Все же удалось кое-как вспомнить: начато было дней шесть или семь назад и, значит – упрашивай себя, уговаривай, на колени хоть становись – но стопа никакого не будет, рано быть ему, через семь-то дней… Я к тому времени и по две, случалось, недели не приходил в мало-мальски трезвое состояние. Требовалось, таким образом, продолжать.
Это сказать легко – требовалось. А как тут продолжишь, если денег, конечно же, ни гроша, а все, хоть малую представлявшее ценность, загнано давно на барахолке?
Помню, как искал я записную книжку, безуспешно и долго – нашел, наконец, в холодильнике и тупо изучал влажно-холодные страницы: у кого бы это стрельнуть на поправку здоровья? Да что на поправку – на спасение жизни, на вызволение из трясучего этого ада, на эфемерное хотя бы отдохновение рвущимся нервам – как и всякий образованный алкоголик, я склонен был к самой низкопробной патетике.
Не было их, не осталось – тех, у кого можно попытаться хотя бы вымолить. Каждый, одолжив мне раз, другой, третий, уяснил окончательно, кто я есть, и не то что дать денег – но и разговаривать со мной не стал бы. Был-оставался, правда, Илья Андреич, почетный бизнесмен и друг уничтоженной семьи. К помощи его я прибегал в самых редких случаях – но не было, не было выбора, и брезжил-маячил губительный край… Я, не попадая в кнопки, набирал бесконечно номер, наконец, кое-как справился – и телефон голосом секретарши Веры сообщил: не был, не вернулся, ожидается где-то к концу недели.

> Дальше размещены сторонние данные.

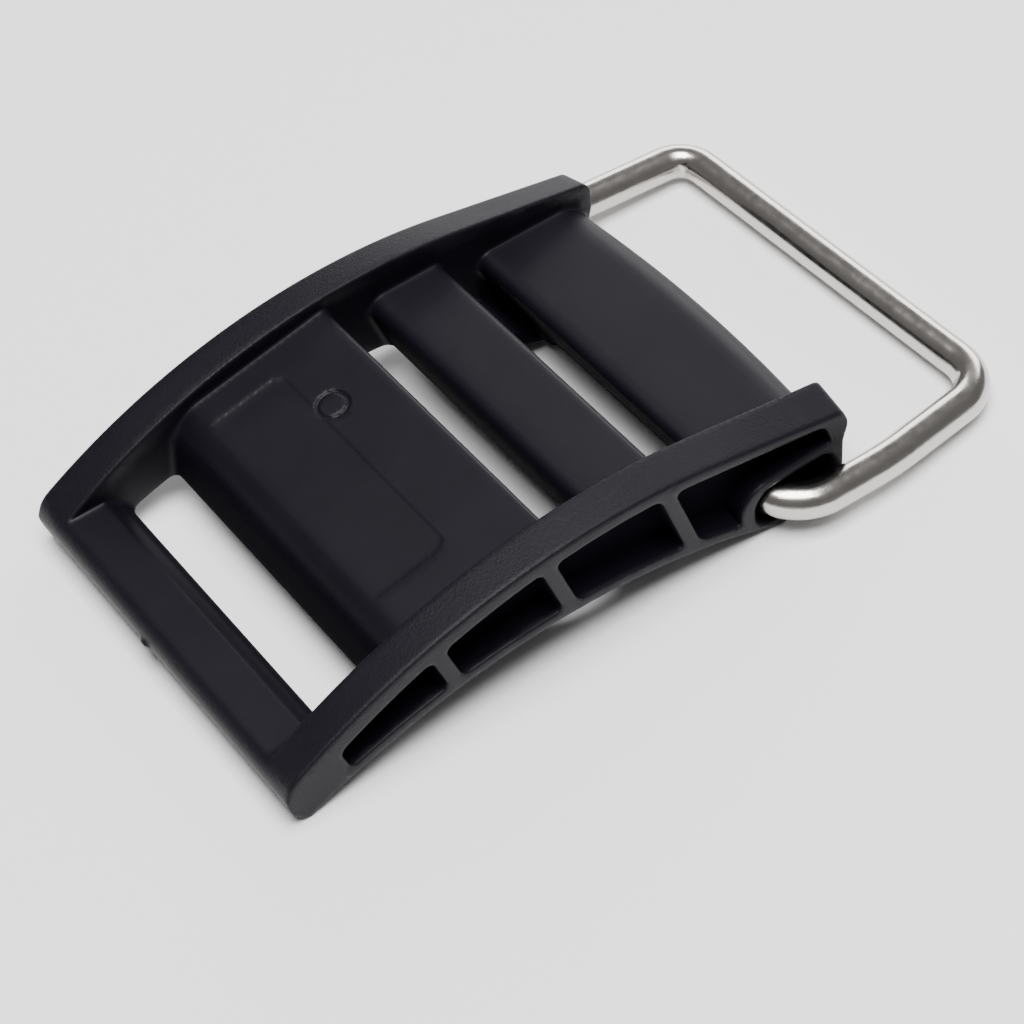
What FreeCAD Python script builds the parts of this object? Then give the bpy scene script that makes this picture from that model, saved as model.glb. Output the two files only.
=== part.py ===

К концу недели! Как будто знал я, какой сейчас день, число, месяц, год… Это со мной всегда так бывало: алкоголь, как зловредный компьютерный вирус, уничтожал в памяти целые пласты информации, и восстанавливались они далеко не сразу – если восстанавливались вообще. По желтизне лимонной с той стороны окна я приблизительно лишь мог определить – осень, сентябрь-октябрь.
Одно было непреложно: ситуация безысходна, как безысходно все в разгромленной этой квартире, где тянет вонью нестерпимой из не выносимого хронически мусорного ведра; где паласы истертые прожжены в тысяче мест сигаретами; где балконная дверь хлопает и хлопает с равными интервалами, долбит безжалостно в мозжечок – а встать, пойти и закрыть ее никакой нет возможности – не хватит попросту сил повернуть ручку.